In late October 1943 the troopships of convoy KMF25 left Liverpool bound for Alexandria. Mervine was the escort flagship when the convoy was attacked by German bombers off the coast of Algeria on 6 November 1943; and rescued over 600 survivors, including 100 nurses, from two ships sunk by the attack. Without facilities for so many passengers, Mervine transported the survivors to Malta within 24 hours.

===Pacific Theater===
In the spring of 1945, as Allied forces in the Pacific pushed closer to the Japanese home islands and their need for minesweepers increased—doubly so with the disastrous toll among that type ship in the Ryukyus—Mervine was designated for conversion. On 23 May she entered the Philadelphia Navy Yard where she became a destroyer minesweeper. Reclassified as DMS-31 on 30 May 1945, she departed for Norfolk on 15 July, and continued on to the Pacific. En route at the time of the Japanese surrender she arrived at Buckner Bay, Okinawa, on 28 September. In October, she swept mines off the China coast near Kokuzan.
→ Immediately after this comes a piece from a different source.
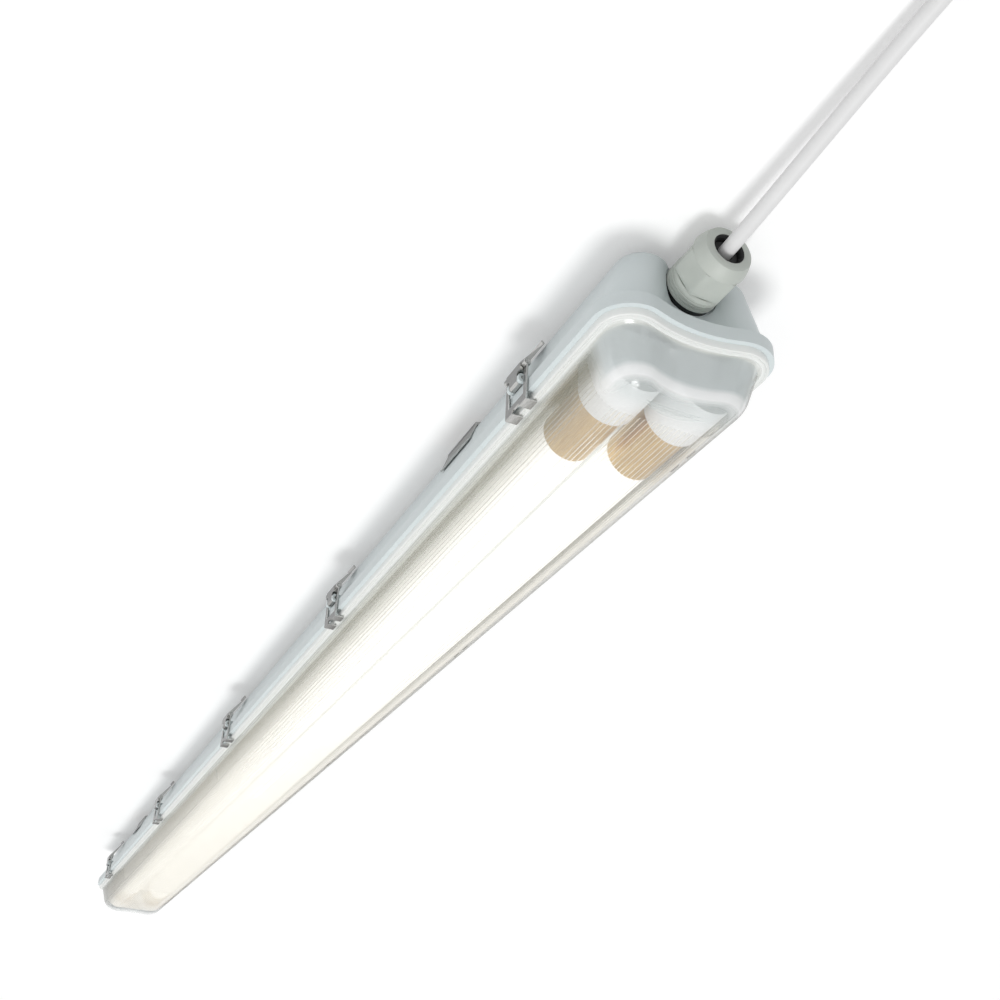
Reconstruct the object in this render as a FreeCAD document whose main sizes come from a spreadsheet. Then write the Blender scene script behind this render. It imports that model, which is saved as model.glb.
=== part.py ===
import FreeCAD, Part
import Sketcher
import math
import os

# Ceiling batten light, twin tube, sealed: all lengths in millimetres.
# Frame: the ceiling is the plane z = 0, the clear cover faces down, X runs along the
# light and the cable comes out at +X. The origin lies midway between the two brackets.

SIZES = {
    # tubes: the light is as long as they need
    "tube_length": 1199.4, "tube_radius": 13, "tube_wall": 0.8, "tube_spread": 35,
    "tube_drop": 9.8, "cap_length": 54, "cap_radius": 13.4, "cap_bevel": 1, "pin_radius": 1.2,
    "pin_length": 7.2, "pin_spacing": 12.7,
    # lampholders: a cup round the cap's end and a turning seat behind it
    "holder_gap": 0.5, "holder_length": 13, "cup_depth": 17, "cup_play": 0.3, "cup_wall": 1.6,
    "rotor_radius": 8.5, "rotor_length": 8.6, "rotor_play": 0.05,
    # housing and its rim
    "end_room": 37.8, "rim_width": 91.5, "rim_corner": 18.4, "rim_dip": 4.5,
    "housing_depth": 38.6, "standoff": 6, "flange_height": 7, "flange_step": 3,
    "back_width": 65.2, "back_set": 5.8, "back_corner": 13, "wall": 2.4, "mouth_lean": 1,
    "wall_dip": 9, "back_dip": 8, "back_round": 4,
    # seal groove under the rim
    "groove_inset": 3.2, "groove_width": 2.8, "groove_depth": 3.8, "gasket_height": 1.8,
    # cover
    "cover_depth": 29.9, "cover_wall": 1.8, "cover_round": 11.7, "cover_step": 5.1,
    "cover_draft": 9, "cover_rim_inset": 2.5, "cover_rim_height": 4, "tongue_play": 0.1,
    "prism_height": 0.9, "prism_short": 1.7, "prism_floor": 8, "prism_corner": 8,
    "prism_side": 5, "prism_clear": 3,
    # gear tray and what it carries
    "tray_width": 66, "tray_past": 11.3, "tray_sheet": 0.8, "tray_lip": 8.5,
    "tray_rise": 5.6, "post_radius": 3.6, "post_near": 270, "post_far": 450,
    "screw_radius": 2, "screw_head": 3.5, "screw_reach": 12, "gear_length": 360,
    "gear_width": 30, "gear_height": 21, "gear_notch": 18, "terminal_length": 40,
    "terminal_width": 18, "terminal_height": 17, "terminal_from_end": 117.5,
    "terminal_entry": 1.6, "wire_radius": 1, "wire_aside": 11,
    # clips
    "clip_pitch": 273.8, "clip_count": 5, "pivot_out": 0.9, "pivot_up": 2.8, "clip_link": 7,
    "clip_pin": 1.1, "clip_play": 0.05, "clip_eye": 2.3, "lever_width": 15, "tip_width": 10,
    "root_width": 8, "hook_width": 22, "side_play": 0.3, "ear_width": 2.2, "ear_lip": 1.3,
    "clip_sheet": 1, "hook_eye": 1.9, "hook_reach": 2.4, "hook_play": 0.3,
    "lever_tip_drop": 2.5, "lever_tip_gap": 1.6, "window_edge": 2.6,
    # brackets
    "bracket_spread": 898, "bracket_width": 38, "bracket_sheet": 1, "bracket_play": 0.3,
    "bracket_hole": 2.75, "bracket_land": 20, "bracket_grip": 9, "bracket_edge": 4,
    # cable gland, M20
    "gland_rise": 27.3, "gland_set": 11.6, "gland_boss": 14, "gland_boss_depth": 12,
    "gland_hole": 10.2, "gland_thread": 10, "gland_bore": 5.1, "blank_thick": 1.6,
    "seal_thick": 2.2, "seal_radius": 12.8, "collar_radius": 13.2, "collar_length": 8.4,
    "ring_first": 1.6, "ring_pitch": 1.9, "ring_depth": 0.5, "neck_radius": 10.4,
    "neck_length": 13, "nut_play": 0.3, "nut_flats": 26, "nut_length": 21.7,
    "nut_mouth": 6.5, "insert_back": 3.5,
    # cable and ceiling box
    "cable_radius": 3.5, "cable_in": 22, "cable_straight": 38, "box_away": 204,
    "box_aside": 2.4, "box_entry_drop": 6.6, "box_radius": 38, "box_height": 26,
    "box_screw_hole": 2.25, "box_screw_spread": 52, "box_wall": 2.4, "lid_thick": 3,
    "lid_lip": 4, "lid_over": 1.2, "lid_play": 0.2, "lid_screw": 3, "lid_screw_spread": 48,
    "grommet_wall": 2, "grommet_lip": 0.9, "grommet_in": 8,
}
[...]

Shifting to Japanese waters the following month, she operated first off Kyūshū and then off Honshū.

===Post war===
Mervine reported to San Francisco on 31 March 1946 for two years of west coast operations before returning to the Far East. On 25 March 1948 she arrived at Yokosuka and continued on to Tsingtao, China, where she carried out escort, rescue, and training assignments until 5 October when she departed for the United States. Arriving at her homeport San Diego, in November, she soon departed again for training and availability at Pearl Harbor. On 15 February 1949 she returned to southern California for the last time. On 27 May she decommissioned and entered the Pacific Reserve Fleet at San Diego. Redesignated DD-489 again on 15 July 1955, she remained at San Diego until the end of the decade and then was transferred first to the Columbia River Reserve Group and finally to Bremerton. Struck on 31 July 1968 from the Navy list, she was sold for scrap in 1969.

==Awards==
Mervine received three battle stars for her World War II service.